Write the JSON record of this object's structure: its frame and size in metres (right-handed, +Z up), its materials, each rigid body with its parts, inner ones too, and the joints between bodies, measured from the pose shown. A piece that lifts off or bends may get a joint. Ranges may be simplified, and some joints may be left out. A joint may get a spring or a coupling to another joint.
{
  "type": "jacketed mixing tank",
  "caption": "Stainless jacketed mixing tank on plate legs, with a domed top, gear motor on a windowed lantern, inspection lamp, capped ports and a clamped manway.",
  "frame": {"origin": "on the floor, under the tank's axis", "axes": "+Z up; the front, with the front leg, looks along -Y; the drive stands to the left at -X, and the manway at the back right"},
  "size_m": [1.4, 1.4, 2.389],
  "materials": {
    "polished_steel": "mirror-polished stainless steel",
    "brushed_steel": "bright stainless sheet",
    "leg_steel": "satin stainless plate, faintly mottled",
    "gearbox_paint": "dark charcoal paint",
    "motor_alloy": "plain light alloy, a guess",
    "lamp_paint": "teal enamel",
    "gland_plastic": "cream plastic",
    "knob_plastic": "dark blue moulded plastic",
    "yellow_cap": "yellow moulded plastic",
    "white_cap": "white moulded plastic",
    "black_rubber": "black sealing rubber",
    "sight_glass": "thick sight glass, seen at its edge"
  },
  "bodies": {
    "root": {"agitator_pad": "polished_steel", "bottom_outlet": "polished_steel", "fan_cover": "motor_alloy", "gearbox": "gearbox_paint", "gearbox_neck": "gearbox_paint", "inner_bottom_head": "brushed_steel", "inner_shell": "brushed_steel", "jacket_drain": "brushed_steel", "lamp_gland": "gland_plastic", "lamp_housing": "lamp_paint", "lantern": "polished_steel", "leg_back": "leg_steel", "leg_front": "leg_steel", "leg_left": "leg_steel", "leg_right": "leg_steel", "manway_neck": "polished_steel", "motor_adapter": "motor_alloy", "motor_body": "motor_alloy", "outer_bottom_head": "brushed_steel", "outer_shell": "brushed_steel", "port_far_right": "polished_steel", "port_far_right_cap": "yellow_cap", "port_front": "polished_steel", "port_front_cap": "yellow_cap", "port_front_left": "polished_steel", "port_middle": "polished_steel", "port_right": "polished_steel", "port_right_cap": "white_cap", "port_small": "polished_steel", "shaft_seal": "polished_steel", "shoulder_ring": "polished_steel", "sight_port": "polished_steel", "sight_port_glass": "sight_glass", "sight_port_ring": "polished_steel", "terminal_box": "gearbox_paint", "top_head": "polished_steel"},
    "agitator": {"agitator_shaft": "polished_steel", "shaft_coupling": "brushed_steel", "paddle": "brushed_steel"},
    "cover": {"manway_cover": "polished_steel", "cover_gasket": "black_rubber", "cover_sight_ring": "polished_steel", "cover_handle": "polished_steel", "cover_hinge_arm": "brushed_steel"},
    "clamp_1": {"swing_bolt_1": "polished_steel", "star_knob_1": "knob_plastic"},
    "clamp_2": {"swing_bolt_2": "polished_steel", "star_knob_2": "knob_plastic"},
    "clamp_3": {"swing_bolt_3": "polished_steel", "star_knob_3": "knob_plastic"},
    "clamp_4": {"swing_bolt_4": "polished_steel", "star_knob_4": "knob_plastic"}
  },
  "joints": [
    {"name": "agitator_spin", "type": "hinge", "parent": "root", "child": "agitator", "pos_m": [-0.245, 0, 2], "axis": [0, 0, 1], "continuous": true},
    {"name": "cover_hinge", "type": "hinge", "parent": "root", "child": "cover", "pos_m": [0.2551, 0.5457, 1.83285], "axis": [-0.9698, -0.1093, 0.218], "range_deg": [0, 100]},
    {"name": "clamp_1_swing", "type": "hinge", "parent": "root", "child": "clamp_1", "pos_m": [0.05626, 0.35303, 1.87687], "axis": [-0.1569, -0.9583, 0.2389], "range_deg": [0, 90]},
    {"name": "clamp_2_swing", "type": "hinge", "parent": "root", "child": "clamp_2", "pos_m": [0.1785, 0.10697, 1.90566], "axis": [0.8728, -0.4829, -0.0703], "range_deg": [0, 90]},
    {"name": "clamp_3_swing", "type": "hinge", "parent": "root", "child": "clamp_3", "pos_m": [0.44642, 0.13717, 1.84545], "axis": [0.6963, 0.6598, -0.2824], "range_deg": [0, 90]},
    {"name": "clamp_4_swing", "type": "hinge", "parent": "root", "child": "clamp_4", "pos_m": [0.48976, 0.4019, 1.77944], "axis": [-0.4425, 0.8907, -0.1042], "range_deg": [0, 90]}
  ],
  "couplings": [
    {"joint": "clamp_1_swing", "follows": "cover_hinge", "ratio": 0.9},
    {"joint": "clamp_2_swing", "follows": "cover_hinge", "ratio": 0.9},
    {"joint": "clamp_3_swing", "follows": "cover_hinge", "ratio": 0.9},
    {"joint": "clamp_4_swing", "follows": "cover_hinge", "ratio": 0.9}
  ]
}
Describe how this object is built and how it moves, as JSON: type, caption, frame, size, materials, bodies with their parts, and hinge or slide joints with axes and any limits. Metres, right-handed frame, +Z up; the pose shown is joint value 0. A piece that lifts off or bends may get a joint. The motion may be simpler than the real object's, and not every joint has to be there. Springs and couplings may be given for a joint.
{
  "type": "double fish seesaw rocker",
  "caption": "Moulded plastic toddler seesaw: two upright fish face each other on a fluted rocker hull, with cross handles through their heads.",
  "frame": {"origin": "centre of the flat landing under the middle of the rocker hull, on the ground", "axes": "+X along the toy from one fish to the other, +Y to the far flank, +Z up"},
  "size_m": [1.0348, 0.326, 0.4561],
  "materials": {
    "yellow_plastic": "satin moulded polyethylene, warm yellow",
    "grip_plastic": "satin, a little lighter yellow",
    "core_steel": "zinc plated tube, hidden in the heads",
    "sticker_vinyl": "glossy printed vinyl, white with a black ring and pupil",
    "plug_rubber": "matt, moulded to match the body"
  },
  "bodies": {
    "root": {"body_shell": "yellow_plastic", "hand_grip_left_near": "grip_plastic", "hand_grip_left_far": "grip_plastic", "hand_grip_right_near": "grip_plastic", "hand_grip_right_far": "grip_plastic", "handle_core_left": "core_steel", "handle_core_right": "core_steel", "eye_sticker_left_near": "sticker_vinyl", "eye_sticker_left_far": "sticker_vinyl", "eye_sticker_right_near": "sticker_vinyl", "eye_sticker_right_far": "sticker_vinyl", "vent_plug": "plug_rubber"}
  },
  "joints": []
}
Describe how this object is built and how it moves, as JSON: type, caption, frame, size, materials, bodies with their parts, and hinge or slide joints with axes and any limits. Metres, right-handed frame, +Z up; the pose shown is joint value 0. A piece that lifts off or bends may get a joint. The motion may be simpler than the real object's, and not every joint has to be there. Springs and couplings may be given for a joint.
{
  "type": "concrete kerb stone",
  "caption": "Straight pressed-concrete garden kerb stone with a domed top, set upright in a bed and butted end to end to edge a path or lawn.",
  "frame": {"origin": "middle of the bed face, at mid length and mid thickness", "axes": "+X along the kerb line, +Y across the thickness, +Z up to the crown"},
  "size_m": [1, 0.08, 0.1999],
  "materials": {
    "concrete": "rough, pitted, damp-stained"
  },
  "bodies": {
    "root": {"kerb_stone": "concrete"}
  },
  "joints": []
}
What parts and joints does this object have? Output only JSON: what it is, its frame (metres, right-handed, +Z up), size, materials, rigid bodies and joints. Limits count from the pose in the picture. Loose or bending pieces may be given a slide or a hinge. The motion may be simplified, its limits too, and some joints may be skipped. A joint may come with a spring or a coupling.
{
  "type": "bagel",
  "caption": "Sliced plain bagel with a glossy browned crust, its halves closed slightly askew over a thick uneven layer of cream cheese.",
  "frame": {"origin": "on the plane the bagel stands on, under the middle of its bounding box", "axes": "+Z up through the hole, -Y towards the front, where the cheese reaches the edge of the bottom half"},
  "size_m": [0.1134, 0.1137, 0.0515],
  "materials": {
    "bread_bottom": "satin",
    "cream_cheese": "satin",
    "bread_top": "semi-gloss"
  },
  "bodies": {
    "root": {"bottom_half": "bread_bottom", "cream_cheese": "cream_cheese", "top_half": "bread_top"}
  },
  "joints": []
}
********************
WHAT YOU HAVE TO DO — Extract every line above containing the word "this".

EXERCISE SOLUTION —
Write the JSON record of this object's structure: its frame and size in metres (right-handed, +Z up), its materials, each rigid body with its parts, inner ones too, and the joints between bodies, measured from the pose shown. A piece that lifts off or bends may get a joint. Ranges may be simplified, and some joints may be left out. A joint may get a spring or a coupling to another joint.
Describe how this object is built and how it moves, as JSON: type, caption, frame, size, materials, bodies with their parts, and hinge or slide joints with axes and any limits. Metres, right-handed frame, +Z up; the pose shown is joint value 0. A piece that lifts off or bends may get a joint. The motion may be simpler than the real object's, and not every joint has to be there. Springs and couplings may be given for a joint.
Describe how this object is built and how it moves, as JSON: type, caption, frame, size, materials, bodies with their parts, and hinge or slide joints with axes and any limits. Metres, right-handed frame, +Z up; the pose shown is joint value 0. A piece that lifts off or bends may get a joint. The motion may be simpler than the real object's, and not every joint has to be there. Springs and couplings may be given for a joint.
What parts and joints does this object have? Output only JSON: what it is, its frame (metres, right-handed, +Z up), size, materials, rigid bodies and joints. Limits count from the pose in the picture. Loose or bending pieces may be given a slide or a hinge. The motion may be simplified, its limits too, and some joints may be skipped. A joint may come with a spring or a coupling.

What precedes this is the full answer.